Attacks on seagulls are rising by 10%, the RSPCA says. Correspondent Mark Hutchings reports from Cardiff on local council plans to send leaflets to homes and businesses with advice on how to deal with them.

Sports news with Garry Richardson.


The Royal Bank of Scotland has announced its results for the first half of 2009. RBS chief executive Stephen Hester discusses the results and explains an insurance scheme that will use taxpayer funds to underwrite the bank's assets.

Today's papers.


Great Train Robber Ronnie Biggs is preparing for his formal release from prison after being granted freedom on compassionate grounds. His son, Michael Biggs, explains his delight at the decision by Justice Secretary Jack Straw on his father's parole, which he had refused last month.

Thought for the day with Reverend Roy Jenkins, a Baptist Minister.


Choosing Labour parliamentary candidates should no longer be the preserve of party members, Foreign Secretary David Miliband has said. Chris McLaughlin, editor of the weekly magazine Tribune, and Neal Lawson, chairman of Compass, a Labour campaign group, consider whether current mainstream party systems are "dying".
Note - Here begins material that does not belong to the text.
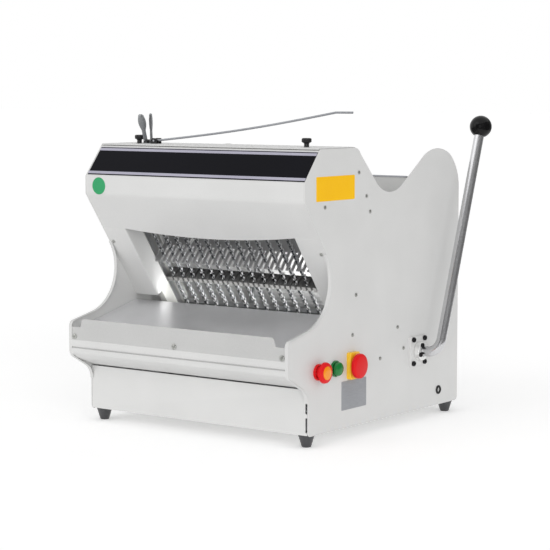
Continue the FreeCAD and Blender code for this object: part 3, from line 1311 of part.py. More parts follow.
def thumb_knob(word, side):
    """Knob on the roof: a wide head, a neck and a stud through the cover and the hood's lip."""
    spot = (f"{side}*knob_at", "knob_back")
    neck = rod(f"{word}_knob_neck", "case", (*spot, "roof_height"), "0.55*knob_radius", "0.5*knob_height", "z")
    head = rod(f"{word}_knob_head", "case", (*spot, "roof_height + 0.45*knob_height"), "knob_radius",
               "0.55*knob_height", "z")
    stud = rod(f"{word}_knob_stud", "case", (*spot, "roof_height - 12"), "bolt_radius", "13", "z")
    return node(fuse(f"{word}_knob", neck, head, stud), f"thumb_knob_{word}")


for build in (rubber_feet, bearing_bolts, panel_screws, spacer_posts, tie_rods, cable_grommet):
    build()
for word, side in SIDES:
    thumb_knob(word, side)
node(box("rating_label", "case", ("case_width/2", "case_width/2 + trim_thick"),
         ("plate_back", "plate_back + plate_width"), ("plate_low", "plate_low + plate_height")), "rating_plate")

# ---------------------------------------------------------------- bag holder

BRACKET_RIGHT = "(bracket_left + bracket_width)"
PIVOT = (f"({BRACKET_RIGHT} - 6)", "knob_back", "(roof_height + 8)")


def bag_bracket():
    """Small plate on the roof with two ears for the wire's pivot."""
    plate = box("bracket_base", "case", ("bracket_left", BRACKET_RIGHT), ("knob_back - 10", "knob_back + 10"),
                ("roof_height", "roof_height + 1.5"))
    ears = [box(f"bracket_ear_{index}", "case", (f"{BRACKET_RIGHT} - 12", BRACKET_RIGHT), y,
                ("roof_height", "roof_height + 13"))
            for index, y in enumerate((("knob_back - 8", "knob_back - 6"), ("knob_back + 6", "knob_back + 8")))]
    bore = rod("bracket_bore", "case", (PIVOT[0], "knob_back - 12", PIVOT[2]), "wire_radius + run_fit", "24",
               "y")
    return node(cut("bag_holder", fuse("bag_holder_blank", plate, *ears), bore), "bag_bracket")


def leaf(name, x, lean):
    """Springy strip that stands on the bracket, leaning along x."""
    strip = doc.addObject("Part::Box", name)
    bind(strip, "Length", "1.2")
    bind(strip, "Width", "14")
    bind(strip, "Height", "leaf_height")
    spot = f"vector({x}; knob_back - 7 - panel_depth/2; roof_height + 1.5 + foot_height)"
    bind(strip, "Placement", f"placement({spot}; rotation(vector(0; 1; 0); {lean}))")
    foot = box(f"{name}_foot", "case", (x, f"{x} + 8"), ("knob_back - 7", "knob_back + 7"),
               ("roof_height + 1.5", "roof_height + 3"))
    return fuse(f"{name}_bent", strip, foot)


def bag_wire():
    """Cranked wire: a pivot through the ears, a long rising arm and a level tip."""
    points = [FreeCAD.Vector(*[value(text) for text in where]) for where in (
        PIVOT, (PIVOT[0] + " + 384", "knob_back + 78", "roof_height + 66"),
        (PIVOT[0] + " + 418", "knob_back + 86", "roof_height + 66"))]
    radius = value("wire_radius")
    shape = Part.makeCylinder(radius, 20, points[0] - FreeCAD.Vector(0, 10, 0), FreeCAD.Vector(0, 1, 0))
    for start, end in zip(points, points[1:]):
        shape = shape.fuse(Part.makeCylinder(radius, (end - start).Length, start, end - start))
    shape = shape.fuse(Part.makeSphere(radius, points[1]))
    return node(repeat("bag_wire_bent", "case", [shape]), "bag_wire")


bag_bracket()
LEAVES = (leaf("left_leaf", "(bracket_left + 4)", "-8"), leaf("right_leaf", "(bracket_left + 17)", "-2"))
node(group("leaves", *LEAVES), "bag_leaves")
bag_wire()

# --------------------------------------------------------- checks and export

doc.recompute()
for thing in doc.Objects:
    if {"Invalid", "Error"} & set(thing.State):
        raise RuntimeError(f"{thing.Name} {thing.State}")
os.makedirs("parts", exist_ok=True)
labels = [thing.Label for thing in NODES]
if len(set(labels)) != len(labels):
    raise RuntimeError("two sub-parts share a name")
for thing in NODES:
    if thing.Shape.isNull() or not thing.Shape.isValid() or not thing.Shape.Solids:
        raise RuntimeError(f"{thing.Label} has no valid solid")
    thing.Shape.exportStep(f"parts/{thing.Label}.step")
print(len(labels), "sub-parts written")
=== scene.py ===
# %% [markdown]
# # A bench bread slicer
#
# The real machine is a folded box of light painted sheet steel. Two frames of
# toothed blades saw past each other behind a leaning hood, a long hand lever
# swings a pusher comb through them, and the slices come out over a steel tray.
# The CAD model fixes every place and size; here each visible piece gets the
# surface and the finish of the real thing.

# %% Load the fixed frame
import math

import bmesh
import bpy
import numpy as np
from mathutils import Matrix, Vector


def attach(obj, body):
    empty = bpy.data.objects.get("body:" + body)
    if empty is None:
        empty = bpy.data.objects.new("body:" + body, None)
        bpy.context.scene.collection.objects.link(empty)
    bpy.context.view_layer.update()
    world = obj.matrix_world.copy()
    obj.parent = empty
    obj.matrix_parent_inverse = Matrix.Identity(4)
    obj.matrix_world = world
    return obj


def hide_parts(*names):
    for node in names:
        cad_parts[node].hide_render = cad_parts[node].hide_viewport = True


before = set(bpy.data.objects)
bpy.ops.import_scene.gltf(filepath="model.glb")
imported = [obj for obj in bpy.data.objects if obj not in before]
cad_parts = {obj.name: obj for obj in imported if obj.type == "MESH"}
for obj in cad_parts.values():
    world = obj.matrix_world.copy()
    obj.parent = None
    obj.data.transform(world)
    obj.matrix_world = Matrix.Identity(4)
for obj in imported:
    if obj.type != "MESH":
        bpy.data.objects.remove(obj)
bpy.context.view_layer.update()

# %% [markdown]
# ## Where things are
#
# All drawing below is in millimetres, and one factor turns it to Blender's
# metres at the end. Four helper frames keep the numbers simple: the case
# (y from the front edge of the side panels, z from the underside of the base
# plate), the blades (leaning, with n square to them and t up along them), the
# lever, and the slope over the brow. Each is the part's own frame turned about
# X and shifted.

# %% Helper frames
MM = 0.001            # one millimetre in metres
HALF_WIDTH = 270.0    # outside of a side panel, from the middle
INNER = 268.0         # its inside, for 2 mm of sheet
DEPTH = 534.0         # side panels, front to back
FOOT = 28.5           # height of the feet
TILT = 35.3           # lean of the blades and of the slanted face, in degrees
BAND_TILT = 39.0      # lean of the slope with the trim band
LEAN = 19.0           # lean of the lever at rest
HOOD_N = -59.0        # the slanted face in the blades' frame
ARCH_Z = 279.0        # height of the arch's centre
ARCH_RADIUS = 90.0    # the arch over the tray in the side panels
ARCH_BACK = -14.7     # case y of the arch's centre
LEVER_Y, LEVER_Z = 377.0, 115.0    # the lever's shaft in the case
CRANK_Z = 71.0                     # height of the eccentric shaft
BROW_Y, BROW_Z = -12.0, 466.0      # the edge between slope and brow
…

The Royal Bank of Scotland has reported a profit of £15m for the first half of 2009. Gillian Tett, of the Financial Times, and Peter McNamara, former head of personal banking at Lloyds TSB, discuss the implication of this week's banking results.


New Nato Secretary General Anders Fogh Rasmussen is in Afghanistan assessing operations in the area. He discusses his criteria for success in the conflict, and outlines his belief that more troops are needed in order to secure peace in the region.


The fourth Test between England and Australia could be the series decider and debate has raged over team selection and the fitness of Andrew Flintoff. Columnist Dominic Lawson and Paul Winslow, a member of the Barmy Army, discuss another debate that has raged - the conduct of England's supporters towards the Australians.

Sports news with Garry Richardson.


It is 70 years since the outbreak of World War II. Colonel Tim Collins and Alex Danchev, professor of international relations at the University of Nottingham, discuss how the tone of works about war has changed over the years.

Business news with Nick Cosgrove.


Sri Lankans are to begin voting in the first elections since the defeat of the Tamil Tigers, two months ago. Reporter Andrew Hosken asks why the government has been reluctant to allow foreign journalists into the country to report on the polls. Sri Lankan High Commissioner Justice Nihal Jayasinghe reflects on allegations that journalists have not been allowed to move freely.


Who'd be a Scot? Scottish bank manager Sir Fred Goodwin is a pariah, the football team are ranked 24th in the world and now news that haggis was an English dish first has been released. Times columnist Magnus Linklater and former footballer Pat Nevin discuss the perils and pitfalls of being a Scot.


The Great Train Robbery occurred 46 years ago. Harry Fletcher, assistant general secretary of Napo - the probation officers union, and Peter Rayner, former chief operating officer of British Rail, discuss the release of Great Train Robber Ronnie Biggs.